Monday 29 June 2009

News sites falter as traffic spikes after Jackson's death

From ComputerWorld

Michael Jackson's death on Thursday caused a spike in visits to news Web sites that affected the performance and availability of some of the biggest ones, according to Web monitoring company Keynote Systems.

Michael Jackson's death on Thursday caused a spike in visits to news Web sites that affected the performance and availability of some of the biggest ones, according to Web monitoring company Keynote Systems.

Between 6 p.m. and 8 p.m. U.S. Eastern Time, the availability for the news sites from ABC, CBS and the LA Times dropped to almost 10 percent, meaning that about nine out of 10 visitors couldn't get the sites to load.

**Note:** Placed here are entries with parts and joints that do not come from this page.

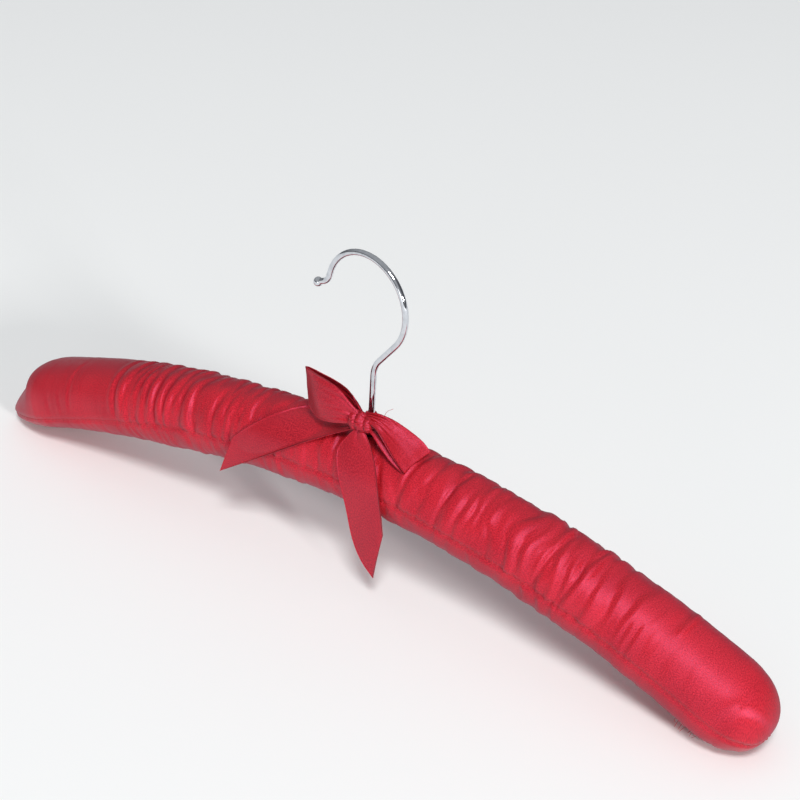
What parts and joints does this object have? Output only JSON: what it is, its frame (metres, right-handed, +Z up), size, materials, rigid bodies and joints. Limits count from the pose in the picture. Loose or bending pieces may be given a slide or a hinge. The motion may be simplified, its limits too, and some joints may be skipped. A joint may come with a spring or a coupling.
{
  "type": "clothes hanger",
  "caption": "Padded clothes hanger: curved wooden bar in gathered red satin sleeves, with a swivelling chrome wire hook and a ribbon bow tied at its foot.",
  "frame": {"origin": "on the hook's swivel axis, at the inside of the loop's top, where a rail bears on it with the arms level", "axes": "+Z up along the swivel axis; +X along the arms; -Y faces the bow"},
  "size_m": [0.4038, 0.0388, 0.1575],
  "materials": {
    "satin": "gathered satin, bright along the folds",
    "ribbon": "satin ribbon with a flat selvedge",
    "thread": "polyester sewing thread",
    "padding": "soft white wadding",
    "core_wood": "plain sanded wood",
    "hook_chrome": "bright chrome plate",
    "bush_steel": "zinc-plated steel"
  },
  "bodies": {
    "hook": {"hook_wire": "hook_chrome"},
    "arms": {"wood_core": "core_wood", "core_bush": "bush_steel", "hook_washer": "bush_steel", "foam_left": "padding", "foam_right": "padding", "cover_left": "satin", "cover_right": "satin", "seam_thread_left": "thread", "seam_thread_right": "thread", "centre_join_thread": "thread", "bow_neck_tie": "ribbon", "bow_knot": "ribbon", "bow_loop_left": "ribbon", "bow_loop_right": "ribbon", "bow_tail_left": "ribbon", "bow_tail_centre": "ribbon"}
  },
  "joints": [
    {"name": "hook_swivel", "type": "hinge", "parent": "hook", "child": "arms", "pos_m": [0, 0, 0], "axis": [0, 0, 1], "continuous": true}
  ]
}
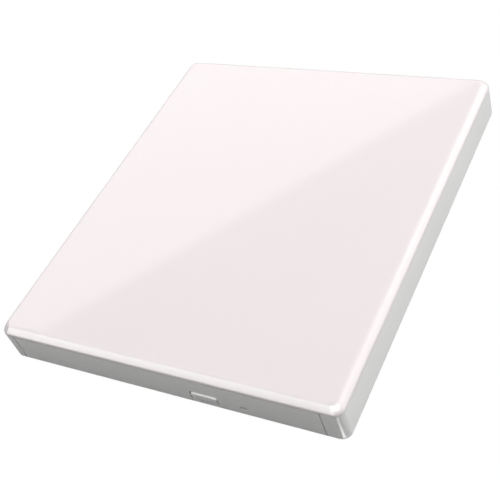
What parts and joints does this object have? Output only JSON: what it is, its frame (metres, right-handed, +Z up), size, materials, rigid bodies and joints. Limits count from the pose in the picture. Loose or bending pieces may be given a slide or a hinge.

Starting at 5:30 p.m., the average download speed for news sites tracked by Keynote went from less than four seconds to almost 9 seconds, and their average availability dropped from almost 100 percent to 86 percent, the company said. News sites monitored by Keynote returned to normal performance and availability levels by 9:15 p.m.

Other news sites that experienced problems included AOL, MSNBC, NBC, the San Francisco Chronicle and Yahoo News, according to Keynote.

However, in a subsequent statement late Friday evening, Keynote noted that the slowdowns were caused primarily by external providers of interactive images and ads to the news sites. An example was the news site of ABC, which served up its internal content without delay but got dragged down by its external providers, Keynote said.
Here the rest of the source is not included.